For instance, in the 2002 election in Diyarbakır, the pro-PKK party, DEHAP, gained 56 percent of the vote and the AK Party 15 percent. In the March 2004 municipality election, however, the AK Party’s vote increased to 35 percent while the pro-Kurdish coalition with the Turkish leftists only gained by two points and got 58 percent of the vote. In the 2007 election, while the pro-PKK politicians got 47 percent of the vote, the AK Party gained 41 percent of the vote in Diyarbakır, which alarmed the PKK and therefore intensified its violence. In the 2009 election, the pro-PKK DTP increased its votes significantly to 64 percent, but the AK Party’s vote declined significantly to the level of 31 percent. In relation to this outcome, the PKK extended its unilateral cease-fire, which was declared a month before the local election in March. However, when the AK Party government launched its Kurdish initiative, the AK Party’s vote in the region rocketed while the DTP’s vote was in decline. The terror attack in Tokat came as the AK Party was gaining a significant vote in the region while the pro-PKK politicians were losing their ground. Thus, the DTP’s “peace group” show in the region and the Tokat incident should be understood in the context of severe political competition between the AK Party and the DTP in the region. The former was the DTP’s attempt to steal the positive results of the AK Party’s Kurdish initiative; the latter indicated that the DTP’s attempt to steal the AK Party’s victory would not help the Kurdish nationalist movement in the region.

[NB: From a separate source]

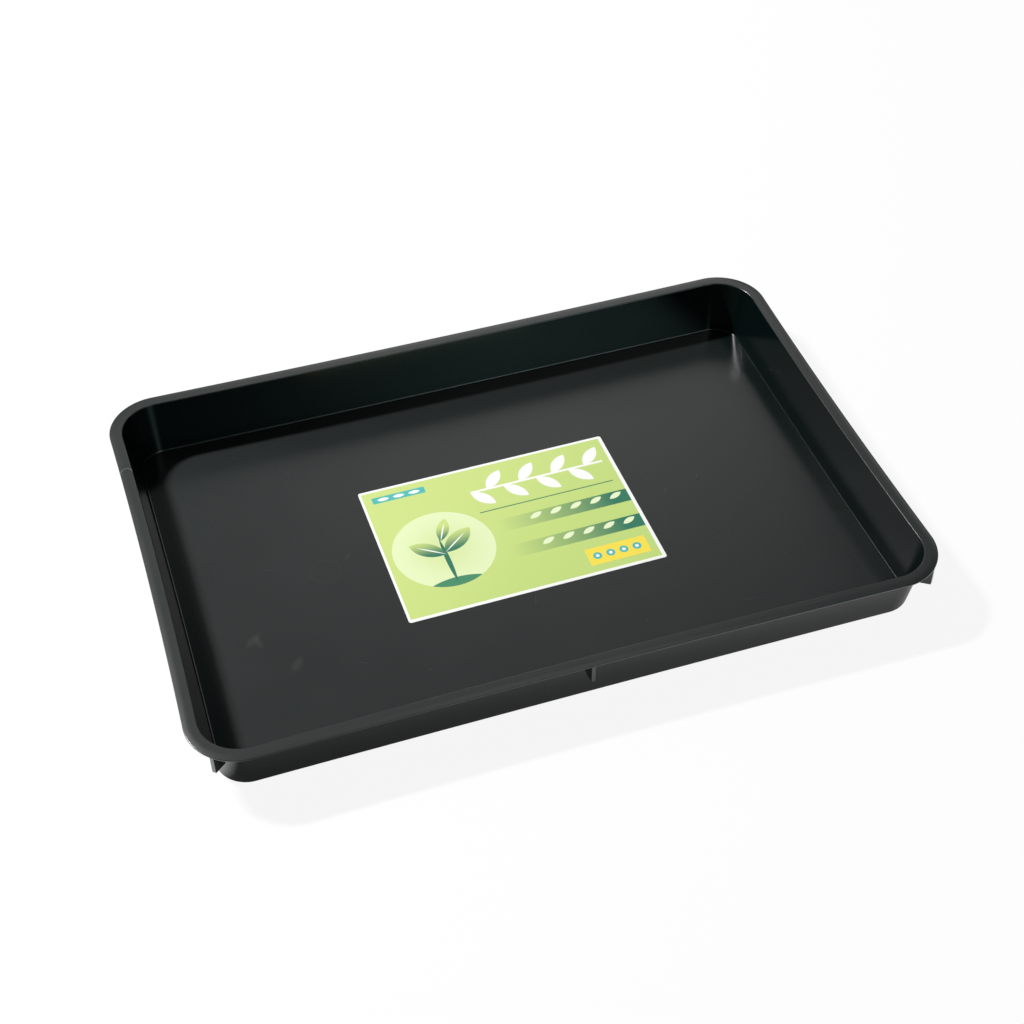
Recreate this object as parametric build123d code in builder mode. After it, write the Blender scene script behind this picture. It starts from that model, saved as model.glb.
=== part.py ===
from build123d import *
from math import atan, cos, degrees, radians, sin, tan
import os

# A shallow potting tray, moulded in one shot from black plastic, with a paper label stuck on its floor.
# Millimetres. X runs along the long side, Y along the short side and Z up, with the origin under the
# middle of the tray, on the surface that it stands on.

# Tray, over the rim
tray_length = 570.0
tray_width = 390.0
tray_height = 47.5

# Rim: a flat flange that runs all the way round. Its outer margin is crowned, so that it falls a little
# before it turns down at the edge.
rim_width = 10.2
rim_thickness = 1.6
rim_corner_radius = 40.0
rim_crown_run = 4.0
rim_crown_drop = 0.5
rim_crown_radius = 26.0
rim_edge_rounding = 0.7
rim_lower_rounding = 0.35
mouth_corner_radius = 31.0
mouth_rounding = 1.0

# Walls and floor
wall_thickness = 2.0
floor_thickness = 2.2
end_wall_lean = 8.8
side_wall_lean = 7.3
foot_corner_radius = 22.0
foot_rounding = 1.3
bottom_rounding = 3.0

# The four sides shrink inward at mid-length as the moulding cools, more at the rim than at the floor
rim_draw_in = 2.0
floor_draw_in = 1.0

# Webs under the rim: one at each corner and one halfway along each long side. Each falls a little
# from the rim's edge to the wall. A nested tray stands on them, so that it comes free again.
web_thickness = 2.8
web_depth = 15.6
web_fall = 17.0
web_tip_rounding = 0.8
corner_web_bearing = 49.0

# Label
label_length = 210.0
label_width = 148.0
label_thickness = 0.2
label_corner_radius = 2.0
label_offset_x = 1.3
label_offset_y = 1.6
label_turn = 0.56

# How far a cut runs past the surface that it opens
cut_overrun = 5.0

# How close to a height a face or an edge lies where it is picked by that height
near = 0.05

rim_underside = tray_height - rim_thickness
crown_foot = tray_height - rim_crown_drop
inner_length = tray_length - 2 * rim_width
inner_width = tray_width - 2 * rim_width
foot_length = inner_length - 2 * end_wall_lean
foot_width = inner_width - 2 * side_wall_lean


def outline(length, width, corner_radius, draw_in):
    """A round-cornered rectangle whose sides are long arcs, drawn in at mid-length."""
    corner_x = length / 2 - corner_radius
    corner_y = width / 2 - corner_radius
    end_tilt = degrees(2 * atan(draw_in / corner_y))
    side_tilt = degrees(2 * atan(draw_in / corner_x))
    with BuildSketch() as flat:
        with BuildLine():
            corner = CenterArc((corner_x, corner_y), corner_radius, -end_tilt, 90 + end_tilt + side_tilt)
            mirror(about=Plane.XZ)
            end_top = corner @ 0
            ThreePointArc(end_top, (length / 2 - draw_in, 0), (end_top.X, -end_top.Y))
            mirror(about=Plane.YZ)
            side_end = corner @ 1
            long_side = ThreePointArc(side_end, (0, width / 2 - draw_in), (-side_end.X, side_end.Y))
            mirror(long_side, about=Plane.XZ)
        make_face()
    return flat.sketch


def wall_outline(height, thickness):
    """The wall's outline at a height: its inner face, or its outer face where a thickness is given."""
    rise = (height - floor_thickness) / (tray_height - floor_thickness)
    return outline(
        foot_length + rise * (inner_length - foot_length) + 2 * thickness,
        foot_width + rise * (inner_width - foot_width) + 2 * thickness,
        foot_corner_radius + rise * (mouth_corner_radius - foot_corner_radius) + thickness,
        floor_draw_in + rise * (rim_draw_in - floor_draw_in),
    )


def web(edge_x, edge_y, bearing):
    """A web that runs inward from a point of the rim's edge, to well past the wall."""
    root = -rim_width - max(end_wall_lean, side_wall_lean)
    root_depth = web_depth - root * tan(radians(web_fall))
    outward = (cos(radians(bearing)), sin(radians(bearing)), 0)
    across = (sin(radians(bearing)), -cos(radians(bearing)), 0)
    upright = Plane(origin=(edge_x, edge_y, rim_underside), x_dir=outward, z_dir=across)
    with BuildPart() as plate:
        with BuildSketch(upright):
            with BuildLine():
                Polyline((0, 0), (0, -web_depth), (root, -root_depth), (root, 0), close=True)
            make_face()
        extrude(amount=web_thickness / 2, both=True)
        tip = plate.edges().filter_by(Axis(origin=(0, 0, 0), direction=across)).sort_by_distance(
            (edge_x, edge_y, rim_underside - web_depth)
        )[0]
        fillet(tip, web_tip_rounding)
    return plate.part


# Cavity: what the walls and the floor enclose
with BuildPart() as cavity:
    for height in (floor_thickness, tray_height + cut_overrun):
        with BuildSketch(Plane.XY.offset(height)):
            add(wall_outline(height, 0))
    loft()
    fillet(cavity.edges().group_by(Axis.Z)[0], foot_rounding)

# Webs: one corner and one side, mirrored to the others
corner_x = tray_length / 2 - rim_corner_radius
corner_y = tray_width / 2 - rim_corner_radius
with BuildPart() as webs:
    corner_edge_x = corner_x + rim_corner_radius * cos(radians(corner_web_bearing))
    corner_edge_y = corner_y + rim_corner_radius * sin(radians(corner_web_bearing))
    add(web(corner_edge_x, corner_edge_y, corner_web_bearing))
    mirror(about=Plane.YZ)
    add(web(0, tray_width / 2 - rim_draw_in, 90))
    mirror(about=Plane.XZ)

# Tray
with BuildPart() as tray:
    for height in (0, rim_underside):
        with BuildSketch(Plane.XY.offset(height)):
            add(wall_outline(height, wall_thickness))
    loft()
    fillet(tray.edges().group_by(Axis.Z)[0], bottom_rounding)

    with BuildSketch(Plane.XY.offset(rim_underside)):
        add(outline(tray_length, tray_width, rim_corner_radius, rim_draw_in))
    extrude(amount=rim_thickness)
    rim_top = tray.faces().sort_by(Axis.Z)[-1]
    chamfer(rim_top.edges(), rim_crown_run, length2=rim_crown_drop, reference=rim_top)
    fillet(tray.faces().sort_by(Axis.Z)[-1].edges(), rim_crown_radius)
    at_crown_foot = tray.edges().filter_by_position(Axis.Z, crown_foot - near, crown_foot + near)
    fillet(at_crown_foot, rim_edge_rounding)
    rim_bottom = tray.faces().filter_by_position(Axis.Z, rim_underside - near, rim_underside + near)[0]
    fillet(rim_bottom.outer_wire().edges(), rim_lower_rounding)

    add(webs.part)
    add(cavity.part, mode=Mode.SUBTRACT)
    mouth = tray.faces().sort_by(Axis.Z)[-1].inner_wires()[0].edges()
    fillet(mouth, mouth_rounding)

tray.part.label = "tray"

# Label: stuck flat on the floor, near its middle and a little askew
label_plane = Plane(origin=(label_offset_x, label_offset_y, floor_thickness)).rotated((0, 0, label_turn))
with BuildPart() as label:
    with BuildSketch(label_plane):
        RectangleRounded(label_length, label_width, label_corner_radius)
    extrude(amount=label_thickness)

label.part.label = "label"

os.makedirs("parts", exist_ok=True)
export_step(tray.part, "parts/tray.step")
export_step(label.part, "parts/label.step")

size = tray.part.bounding_box().size
print(f"tray {size.X:.2f} x {size.Y:.2f} x {size.Z:.2f} mm, volume {tray.part.volume / 1000:.1f} cm3")
print(f"floor inside {foot_length:.1f} x {foot_width:.1f} mm")
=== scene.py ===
# %% [markdown]
# # A black potting tray with a paper label
#
# The object is a shallow tray, moulded in one shot from black plastic, with a printed label stuck on
# its floor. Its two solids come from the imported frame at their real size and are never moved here.
# This lesson adds what a solid can't hold: how the plastic takes the light, the marks that moulding
# and handling leave on it, and how the label is printed.

# %% Load the frame
import math
import bpy
from mathutils import Matrix, Vector


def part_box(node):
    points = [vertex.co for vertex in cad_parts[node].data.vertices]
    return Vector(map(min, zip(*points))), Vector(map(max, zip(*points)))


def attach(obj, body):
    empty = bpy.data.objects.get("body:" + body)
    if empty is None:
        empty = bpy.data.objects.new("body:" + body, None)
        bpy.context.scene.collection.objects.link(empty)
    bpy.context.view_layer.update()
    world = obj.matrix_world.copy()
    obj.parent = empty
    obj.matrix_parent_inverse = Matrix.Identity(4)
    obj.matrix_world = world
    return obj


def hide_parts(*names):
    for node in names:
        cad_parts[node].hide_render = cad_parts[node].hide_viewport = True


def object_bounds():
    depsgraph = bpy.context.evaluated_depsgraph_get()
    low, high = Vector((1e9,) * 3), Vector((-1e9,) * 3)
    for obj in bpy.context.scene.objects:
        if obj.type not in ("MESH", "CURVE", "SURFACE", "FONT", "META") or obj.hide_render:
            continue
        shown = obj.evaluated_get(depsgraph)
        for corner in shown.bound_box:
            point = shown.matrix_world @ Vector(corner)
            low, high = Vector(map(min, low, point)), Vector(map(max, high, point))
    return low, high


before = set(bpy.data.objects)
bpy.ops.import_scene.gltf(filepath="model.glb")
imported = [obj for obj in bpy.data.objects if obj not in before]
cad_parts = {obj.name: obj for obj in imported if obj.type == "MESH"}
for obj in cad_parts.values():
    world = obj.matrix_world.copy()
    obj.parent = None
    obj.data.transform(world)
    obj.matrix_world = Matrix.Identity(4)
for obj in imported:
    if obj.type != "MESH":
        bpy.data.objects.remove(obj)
scene = bpy.context.scene
scene.view_settings.view_transform = "Standard"
millimetre = 0.001
solid_low, solid_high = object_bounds()
solid_size = solid_high - solid_low
print("solid model:", " x ".join(f"{side / millimetre:.1f}" for side in solid_size), "mm")

# %% [markdown]
# ## The camera
#
# The photograph looks down on the tray at about 45 degrees, from the front and a little to the left.
# A camera could be placed by eye, but the tray's straight edges fix it well: these angles, this
# distance and this lens bring every edge of the model onto the photographed one. The camera is
# written as a bearing and a height around the point that it looks at, because those are the numbers
# a photographer would change.

# %% Camera
view_bearing = math.radians(-17.80)
view_height = math.radians(44.79)
view_roll = math.radians(-0.776)
view_distance = 1.3764
look_at = Vector((0.0011, -0.0058, 0.02375))
lens_length = 61.70
sensor_width = 36.0

backward = Vector((
    math.sin(view_bearing) * math.cos(view_height),
    -math.cos(view_bearing) * math.cos(view_height),
    math.sin(view_height),
))
level_right = Vector((0, 0, 1)).cross(backward).normalized()
level_up = backward.cross(level_right)
right = math.cos(view_roll) * level_right + math.sin(view_roll) * level_up
up = math.cos(view_roll) * level_up - math.sin(view_roll) * level_right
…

The irony here is that while the PKK has declared the AK Party to be the number one enemy of the Turkish public, with the successful campaigning of opposition parties, the AK Party is considered to be helping the PKK through its Kurdish initiative. The AK Party government should first understand this dilemma and explain to the Turkish public that the truth is that they are the number one enemy of the PKK simply because of their democratic reform projects.